L’affaire a été confiée à la Brigade de lutte contre la cybercriminalité (BL2C) de la préfecture de police de Paris. Les enquêteurs se penchent sur plusieurs infractions potentielles, dont :

  • la propagande en faveur de produits ou méthodes de suicide (passible de trois ans de prison et 45 000 euros d’amende) ;
  • la fourniture d’une plateforme en ligne facilitant des activités illicites en bande organisée (jusqu’à dix ans d’emprisonnement et un million d’euros d’amende) ;
  • l’altération du fonctionnement d’un système de traitement de données (pouvant entraîner une peine de dix ans de prison et 300 000 euros d’amende).

Concrètement, l’enquête cherche à savoir si TikTok a respecté son obligation de signalement des contenus illégaux et si son algorithme correspond bien à la manière dont la plateforme le présente à ses utilisateurs. Les autorités veulent également comprendre comment les contenus sensibles se retrouvent massivement proposés à certains jeunes.

Des contenus jugés toxiques pour les adolescents

Depuis plusieurs mois, de nombreuses voix s’élèvent contre les effets du “For You Page” de TikTok, un fil personnalisé qui adapte les vidéos selon le comportement de chaque utilisateur. Ce système, fondé sur une analyse de l’attention, aurait tendance à renforcer les émotions négatives, surtout chez les jeunes déjà fragilisés.

Les parlementaires parlent d’un « océan de contenus néfastes » mêlant vidéos d’automutilation, d’apologie du suicide ou encore d’expositions répétées à la violence. Selon eux, ces publications, amplifiées par un algorithme particulièrement efficace, créent une véritable bulle de mal-être numérique.

Pour tenter d’y remédier, la commission d’enquête présidée par Arthur Delaporte a proposé en septembre d’interdire les réseaux sociaux aux moins de 15 ans et de mettre en place un « couvre-feu numérique » pour les 15-18 ans. L’objectif serait d’empêcher les jeunes de passer des heures sur ces plateformes sans encadrement.

La réponse de TikTok

De son côté, la société TikTok a rejeté les accusations, affirmant qu’elle met tout en œuvre pour protéger les jeunes utilisateurs. Dans un communiqué adressé à l’AFP, l’entreprise a déclaré « catégoriquement rejeter la présentation trompeuse » faite par la commission, estimant qu’elle cherche à « faire de TikTok un bouc émissaire » alors que le problème dépasse largement sa plateforme.
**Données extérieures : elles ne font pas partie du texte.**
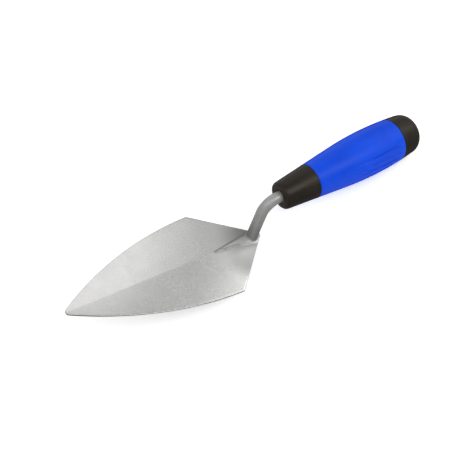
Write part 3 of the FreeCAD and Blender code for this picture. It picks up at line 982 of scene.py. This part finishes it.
def paleFloor(look):
    mesh = bpy.data.meshes.new("floor")
    half = look["half"]
    corners = [(-half, -half, 0), (half, -half, 0), (half, half, 0), (-half, half, 0)]
    mesh.from_pydata(corners, [], [(0, 1, 2, 3)])
    floor = bpy.data.objects.new("floor", mesh)
    bpy.context.scene.collection.objects.link(floor)
    material, tree, shader, coords = newMaterial("glowingFloor")
    fibres = noiseValue(tree, coords, look["fibreScale"], 4.0, 0.5)
    tree.links.new(mixColour(tree, fibres, look["low"], look["high"]), shader.inputs["Base Color"])
    shader.inputs["Roughness"].default_value = look["roughness"]
    shader.inputs["Emission Color"].default_value = (1, 1, 1, 1)
    away = node(tree, "ShaderNodeVectorMath", {0: coords}, operation="LENGTH").outputs["Value"]
    glow = mapRange(tree, away, look["nearReach"], look["farReach"], look["glowNear"], look["glowFar"],
                    "SMOOTHSTEP")
    tree.links.new(glow, shader.inputs["Emission Strength"])
    mesh.materials.append(material)
    floor.visible_glossy = False       # its glare would wash out the dark undersides


def softbox(name, place, aim, size, brightness):
    light = bpy.data.lights.new(name, "AREA")
    light.shape = "RECTANGLE"
    light.size, light.size_y = size
    light.energy = math.pi * size[0] * size[1] * brightness     # brightness as seen from the trowel
    lamp = bpy.data.objects.new(name, light)
    lamp.location = place
    lamp.rotation_euler = (Vector(aim) - Vector(place)).to_track_quat("-Z", "Y").to_euler()
    lamp.visible_camera = False
    bpy.context.scene.collection.objects.link(lamp)


studio = {
    "middle": (0.03, 0, 0.02), "distance": 1.35, "fill": 0.33, "under": (0.22, 0.6),
    # softboxes: bearing, height, width and depth in degrees seen from the trowel, and brightness
    "softboxes": {
        "rightWall": (335, 42, 64, 52, 0.85),
        "leftWall": (50, 42, 60, 52, 0.45),
        "overhead": (60, 77, 36, 36, 1.30),
        "nearKey": (118, 60, 28, 28, 0.35),
        "nearLow": (155, 36, 28, 26, 0.60),
        "collarKey": (132, 49, 22, 22, 5.4),
        "gripKey": (146, 38, 14, 14, 1.5),
        "capKey": (174, 28, 16, 16, 3.8),
        "bladeStrip": (195, 36, 14, 14, 0.76),
        "farKey": (226, 37, 24, 18, 0.72),
        "farLow": (252, 12, 40, 16, 0.35),
        "farSide": (262, 30, 30, 24, 0.95),
    },
    # small cards close to the blade, on the side it mirrors: sideways and upward shift, size, brightness
    "cardMiddle": (0.055, 0, 0.022), "cardBearing": 209, "cardHeight": 33, "cardDistance": 0.42,
    "cards": {
        "tipCard": (0.096, 0.036, 0.12, 0.22, 0.51),
        "shoulderCard": (-0.114, -0.034, 0.11, 0.09, 1.90),
    },
}


def wayTo(bearing, height):
    turn, lift = math.radians(bearing), math.radians(height)
    return Vector((math.cos(turn) * math.cos(lift), math.sin(turn) * math.cos(lift), math.sin(lift)))


def studioLights(settings):
    middle = Vector(settings["middle"])
    for name, (bearing, height, wide, deep, brightness) in settings["softboxes"].items():
        size = [2 * settings["distance"] * math.tan(math.radians(angle / 2)) for angle in (wide, deep)]
        softbox(name, middle + wayTo(bearing, height) * settings["distance"], middle, size, brightness)
    middle = Vector(settings["cardMiddle"])
    way = wayTo(settings["cardBearing"], settings["cardHeight"])
    aside = Vector((0, 0, 1)).cross(way).normalized()
    for name, (shift, lift, wide, deep, brightness) in settings["cards"].items():
        place = middle + way * settings["cardDistance"] + aside * shift + way.cross(aside) * lift
        softbox(name, place, middle, (wide, deep), brightness)
    world = bpy.data.worlds.new("studio")
    world.use_nodes = True
    background = world.node_tree.nodes["Background"]
    background.inputs["Color"].default_value = (1, 1, 1, 1)
    # what a glossy side sees under the table: dark on the near side, pale beyond the trowel
    tree = world.node_tree
    where = node(tree, "ShaderNodeTexCoord").outputs["Generated"]
    split = node(tree, "ShaderNodeSeparateXYZ", {"Vector": where})
    beyond = mapRange(tree, split.outputs["Y"], 0.0, -0.6, *settings["under"])
    horizon = mapRange(tree, split.outputs["Z"], -0.15, -0.05, beyond, 1.0)
    level = mapRange(tree, split.outputs["Z"], 0.0, 0.06, horizon, settings["fill"])
    tree.links.new(level, background.inputs["Strength"])
    bpy.context.scene.world = world
    bpy.context.scene.view_settings.view_transform = "Standard"


cameraPlace = {
    "from": (0.20070, 0.29363, 0.61855), "at": (0.01550, -0.01038, 0.02020), "roll": -4.29,
    "lens": 83.0, "sensor": 36, "nearest": 0.05,
}


def placeCamera(place):
    camera = bpy.data.cameras.new("camera")
    camera.lens = place["lens"]
    camera.sensor_width = place["sensor"]
    camera.clip_start = place["nearest"]
    viewer = bpy.data.objects.new("camera", camera)
    back = (Vector(place["from"]) - Vector(place["at"])).normalized()
    right = Vector((0, 0, 1)).cross(back).normalized()
    up = back.cross(right)
    roll = math.radians(place["roll"])
    turnedRight = right * math.cos(roll) + up * math.sin(roll)
    turnedUp = up * math.cos(roll) - right * math.sin(roll)
    viewer.matrix_world = Matrix.Translation(Vector(place["from"])) @ Matrix(
        (turnedRight, turnedUp, back)).transposed().to_4x4()
    bpy.context.scene.collection.objects.link(viewer)
    bpy.context.scene.camera = viewer


paleFloor(floorLook)
studioLights(studio)
placeCamera(cameraPlace)
print("studio made")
TikTok rappelle avoir déjà mis en place plusieurs mesures, comme le mode “Jeune public”, la limitation du temps d’écran ou encore la possibilité pour les parents de lier leur compte à celui de leur enfant. Mais pour les parlementaires, ces dispositifs restent insuffisants face à la puissance de l’algorithme et à la viralité des contenus problématiques.

Vers un encadrement plus strict des réseaux sociaux ?

Cette enquête du parquet de Paris pourrait marquer un tournant dans la régulation des plateformes numériques en France. En parallèle, plusieurs pays européens renforcent déjà leurs contrôles sur TikTok, notamment en matière de protection des données et de bien-être des jeunes.

Alors que le réseau social compte plus d’un milliard d’utilisateurs dans le monde, les autorités françaises veulent désormais comprendre si son modèle algorithmique repose sur un système capable de mettre en danger ses utilisateurs les plus jeunes. L’enjeu dépasse la seule question de TikTok : il interroge la responsabilité des géants du numérique face à la santé mentale des nouvelles générations.